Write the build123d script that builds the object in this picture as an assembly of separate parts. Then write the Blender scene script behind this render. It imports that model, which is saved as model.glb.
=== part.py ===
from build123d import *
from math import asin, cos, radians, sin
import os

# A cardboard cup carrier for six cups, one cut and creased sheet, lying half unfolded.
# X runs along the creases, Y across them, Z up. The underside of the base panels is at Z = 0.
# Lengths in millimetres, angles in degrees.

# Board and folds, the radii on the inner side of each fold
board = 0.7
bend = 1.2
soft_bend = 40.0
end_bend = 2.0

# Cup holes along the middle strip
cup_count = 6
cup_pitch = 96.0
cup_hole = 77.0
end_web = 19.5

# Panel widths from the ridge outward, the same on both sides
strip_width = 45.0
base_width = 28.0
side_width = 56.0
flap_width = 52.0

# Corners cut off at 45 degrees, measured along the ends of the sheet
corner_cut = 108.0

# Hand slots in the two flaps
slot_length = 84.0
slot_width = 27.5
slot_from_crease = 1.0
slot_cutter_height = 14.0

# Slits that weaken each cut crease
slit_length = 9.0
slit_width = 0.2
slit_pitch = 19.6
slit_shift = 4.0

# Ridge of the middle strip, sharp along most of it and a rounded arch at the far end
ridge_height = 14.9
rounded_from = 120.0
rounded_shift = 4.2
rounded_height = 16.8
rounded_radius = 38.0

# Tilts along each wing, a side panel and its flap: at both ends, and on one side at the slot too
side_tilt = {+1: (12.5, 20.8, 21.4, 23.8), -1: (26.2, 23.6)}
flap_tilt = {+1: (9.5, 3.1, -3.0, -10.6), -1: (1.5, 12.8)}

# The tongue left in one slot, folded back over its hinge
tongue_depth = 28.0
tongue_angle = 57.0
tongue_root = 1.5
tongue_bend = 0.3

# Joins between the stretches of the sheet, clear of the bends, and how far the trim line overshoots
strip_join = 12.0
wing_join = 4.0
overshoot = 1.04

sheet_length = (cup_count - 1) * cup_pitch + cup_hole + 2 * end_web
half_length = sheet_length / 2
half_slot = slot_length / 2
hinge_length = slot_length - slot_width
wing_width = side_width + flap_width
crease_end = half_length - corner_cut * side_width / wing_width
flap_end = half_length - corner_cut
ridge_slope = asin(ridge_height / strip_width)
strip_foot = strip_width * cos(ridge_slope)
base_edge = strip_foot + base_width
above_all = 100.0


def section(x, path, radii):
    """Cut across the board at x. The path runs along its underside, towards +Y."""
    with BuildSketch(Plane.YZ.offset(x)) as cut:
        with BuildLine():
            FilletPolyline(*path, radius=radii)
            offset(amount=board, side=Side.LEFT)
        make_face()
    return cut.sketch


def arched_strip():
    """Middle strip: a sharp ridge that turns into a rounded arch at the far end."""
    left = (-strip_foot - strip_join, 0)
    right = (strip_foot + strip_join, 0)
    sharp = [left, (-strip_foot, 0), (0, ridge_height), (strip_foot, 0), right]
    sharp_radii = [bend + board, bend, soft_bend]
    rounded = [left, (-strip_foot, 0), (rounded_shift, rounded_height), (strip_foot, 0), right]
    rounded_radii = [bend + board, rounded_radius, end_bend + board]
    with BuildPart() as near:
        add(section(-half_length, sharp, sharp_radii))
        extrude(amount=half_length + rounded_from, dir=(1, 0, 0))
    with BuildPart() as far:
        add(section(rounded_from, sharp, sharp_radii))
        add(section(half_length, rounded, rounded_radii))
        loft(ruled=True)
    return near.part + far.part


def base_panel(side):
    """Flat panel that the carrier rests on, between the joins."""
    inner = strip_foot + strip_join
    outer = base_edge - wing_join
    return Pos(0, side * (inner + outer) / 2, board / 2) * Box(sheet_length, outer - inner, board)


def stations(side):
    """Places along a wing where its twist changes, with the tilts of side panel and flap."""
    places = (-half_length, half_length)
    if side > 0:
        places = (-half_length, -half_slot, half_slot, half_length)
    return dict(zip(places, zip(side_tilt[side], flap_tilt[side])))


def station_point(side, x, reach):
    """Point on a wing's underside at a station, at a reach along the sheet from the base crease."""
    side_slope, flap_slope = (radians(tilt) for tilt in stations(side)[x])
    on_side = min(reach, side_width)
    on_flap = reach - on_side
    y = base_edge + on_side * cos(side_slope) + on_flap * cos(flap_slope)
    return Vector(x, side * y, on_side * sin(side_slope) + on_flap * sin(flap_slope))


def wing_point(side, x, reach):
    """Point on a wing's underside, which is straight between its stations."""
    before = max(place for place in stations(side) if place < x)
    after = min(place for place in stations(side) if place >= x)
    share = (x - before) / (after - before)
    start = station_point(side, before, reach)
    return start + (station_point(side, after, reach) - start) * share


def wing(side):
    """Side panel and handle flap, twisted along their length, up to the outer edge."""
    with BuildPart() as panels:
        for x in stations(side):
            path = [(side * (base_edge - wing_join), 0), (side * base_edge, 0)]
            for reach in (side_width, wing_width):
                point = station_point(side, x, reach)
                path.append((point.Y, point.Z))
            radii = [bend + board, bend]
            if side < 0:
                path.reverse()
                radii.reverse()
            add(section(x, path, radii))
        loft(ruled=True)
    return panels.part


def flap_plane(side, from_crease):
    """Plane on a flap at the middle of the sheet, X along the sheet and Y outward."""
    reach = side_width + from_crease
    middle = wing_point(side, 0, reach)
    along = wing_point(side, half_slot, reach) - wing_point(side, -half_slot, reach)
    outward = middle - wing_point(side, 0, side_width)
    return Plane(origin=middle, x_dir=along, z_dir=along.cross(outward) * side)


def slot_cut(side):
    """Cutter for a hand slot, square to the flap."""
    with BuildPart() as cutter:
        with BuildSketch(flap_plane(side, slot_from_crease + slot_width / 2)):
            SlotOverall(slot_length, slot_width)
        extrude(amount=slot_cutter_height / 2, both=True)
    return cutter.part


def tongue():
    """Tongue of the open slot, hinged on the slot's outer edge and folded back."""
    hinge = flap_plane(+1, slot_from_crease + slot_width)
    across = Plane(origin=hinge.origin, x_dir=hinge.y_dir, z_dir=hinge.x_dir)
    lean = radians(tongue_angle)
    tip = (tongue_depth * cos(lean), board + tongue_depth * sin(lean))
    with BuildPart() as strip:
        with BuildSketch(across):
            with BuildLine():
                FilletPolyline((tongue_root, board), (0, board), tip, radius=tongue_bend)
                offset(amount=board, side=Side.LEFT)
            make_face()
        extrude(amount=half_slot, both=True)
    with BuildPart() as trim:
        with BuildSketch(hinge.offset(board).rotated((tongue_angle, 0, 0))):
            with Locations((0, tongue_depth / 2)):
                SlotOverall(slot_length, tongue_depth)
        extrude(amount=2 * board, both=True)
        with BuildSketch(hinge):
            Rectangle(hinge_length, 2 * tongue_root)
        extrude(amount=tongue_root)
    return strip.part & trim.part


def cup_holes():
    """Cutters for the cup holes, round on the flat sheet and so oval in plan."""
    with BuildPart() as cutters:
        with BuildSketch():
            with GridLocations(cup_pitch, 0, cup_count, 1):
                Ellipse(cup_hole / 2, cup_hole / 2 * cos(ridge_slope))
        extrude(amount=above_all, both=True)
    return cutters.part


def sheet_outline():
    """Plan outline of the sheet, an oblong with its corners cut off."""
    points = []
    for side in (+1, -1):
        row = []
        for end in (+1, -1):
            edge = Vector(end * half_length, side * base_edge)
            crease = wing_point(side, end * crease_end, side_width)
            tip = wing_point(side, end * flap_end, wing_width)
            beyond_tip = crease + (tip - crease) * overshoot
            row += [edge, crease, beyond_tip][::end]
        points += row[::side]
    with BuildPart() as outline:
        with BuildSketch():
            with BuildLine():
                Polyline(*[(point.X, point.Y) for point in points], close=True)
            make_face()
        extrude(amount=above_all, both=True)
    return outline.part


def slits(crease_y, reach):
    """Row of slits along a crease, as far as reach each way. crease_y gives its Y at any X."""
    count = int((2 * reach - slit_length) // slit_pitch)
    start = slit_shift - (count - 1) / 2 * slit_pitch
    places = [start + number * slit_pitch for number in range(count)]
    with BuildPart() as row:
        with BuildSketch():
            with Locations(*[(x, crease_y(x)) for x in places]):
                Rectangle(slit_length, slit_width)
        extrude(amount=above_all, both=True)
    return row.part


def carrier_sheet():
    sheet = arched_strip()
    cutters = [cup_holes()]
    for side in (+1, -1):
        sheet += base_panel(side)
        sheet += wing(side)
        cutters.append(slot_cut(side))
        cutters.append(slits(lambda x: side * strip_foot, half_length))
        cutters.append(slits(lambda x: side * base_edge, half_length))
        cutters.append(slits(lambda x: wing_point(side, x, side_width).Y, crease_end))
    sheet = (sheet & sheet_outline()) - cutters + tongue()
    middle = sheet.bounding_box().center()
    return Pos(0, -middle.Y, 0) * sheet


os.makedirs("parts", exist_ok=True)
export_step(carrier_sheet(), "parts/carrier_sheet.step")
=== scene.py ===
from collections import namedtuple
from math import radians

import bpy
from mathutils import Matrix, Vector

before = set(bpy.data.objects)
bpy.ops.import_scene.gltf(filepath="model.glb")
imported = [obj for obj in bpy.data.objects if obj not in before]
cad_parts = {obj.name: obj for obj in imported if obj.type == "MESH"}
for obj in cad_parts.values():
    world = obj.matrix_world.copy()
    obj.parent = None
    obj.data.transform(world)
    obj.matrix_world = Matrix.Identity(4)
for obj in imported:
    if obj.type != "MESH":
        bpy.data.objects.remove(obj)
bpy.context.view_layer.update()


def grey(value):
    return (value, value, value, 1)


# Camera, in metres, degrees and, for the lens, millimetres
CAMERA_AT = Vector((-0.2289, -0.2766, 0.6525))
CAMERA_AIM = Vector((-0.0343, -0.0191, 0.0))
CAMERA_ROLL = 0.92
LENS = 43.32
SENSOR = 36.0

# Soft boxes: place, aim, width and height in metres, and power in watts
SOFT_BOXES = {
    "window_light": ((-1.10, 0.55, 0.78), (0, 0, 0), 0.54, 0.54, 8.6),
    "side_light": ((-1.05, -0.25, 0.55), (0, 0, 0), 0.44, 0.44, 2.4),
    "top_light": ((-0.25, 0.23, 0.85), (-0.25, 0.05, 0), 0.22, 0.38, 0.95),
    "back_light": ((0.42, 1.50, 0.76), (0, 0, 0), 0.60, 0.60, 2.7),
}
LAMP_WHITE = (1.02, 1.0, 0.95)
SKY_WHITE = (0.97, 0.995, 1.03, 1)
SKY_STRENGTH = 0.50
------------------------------
Quote word for word every line from the one that has "places = [start" through the one that has "bpy.context.view_layer.update()".

[EXERCISE ANSWER]
    places = [start + number * slit_pitch for number in range(count)]
    with BuildPart() as row:
        with BuildSketch():
            with Locations(*[(x, crease_y(x)) for x in places]):
                Rectangle(slit_length, slit_width)
        extrude(amount=above_all, both=True)
    return row.part


def carrier_sheet():
    sheet = arched_strip()
    cutters = [cup_holes()]
    for side in (+1, -1):
        sheet += base_panel(side)
        sheet += wing(side)
        cutters.append(slot_cut(side))
        cutters.append(slits(lambda x: side * strip_foot, half_length))
        cutters.append(slits(lambda x: side * base_edge, half_length))
        cutters.append(slits(lambda x: wing_point(side, x, side_width).Y, crease_end))
    sheet = (sheet & sheet_outline()) - cutters + tongue()
    middle = sheet.bounding_box().center()
    return Pos(0, -middle.Y, 0) * sheet


os.makedirs("parts", exist_ok=True)
export_step(carrier_sheet(), "parts/carrier_sheet.step")
=== scene.py ===
from collections import namedtuple
from math import radians

import bpy
from mathutils import Matrix, Vector

before = set(bpy.data.objects)
bpy.ops.import_scene.gltf(filepath="model.glb")
imported = [obj for obj in bpy.data.objects if obj not in before]
cad_parts = {obj.name: obj for obj in imported if obj.type == "MESH"}
for obj in cad_parts.values():
    world = obj.matrix_world.copy()
    obj.parent = None
    obj.data.transform(world)
    obj.matrix_world = Matrix.Identity(4)
for obj in imported:
    if obj.type != "MESH":
        bpy.data.objects.remove(obj)
bpy.context.view_layer.update()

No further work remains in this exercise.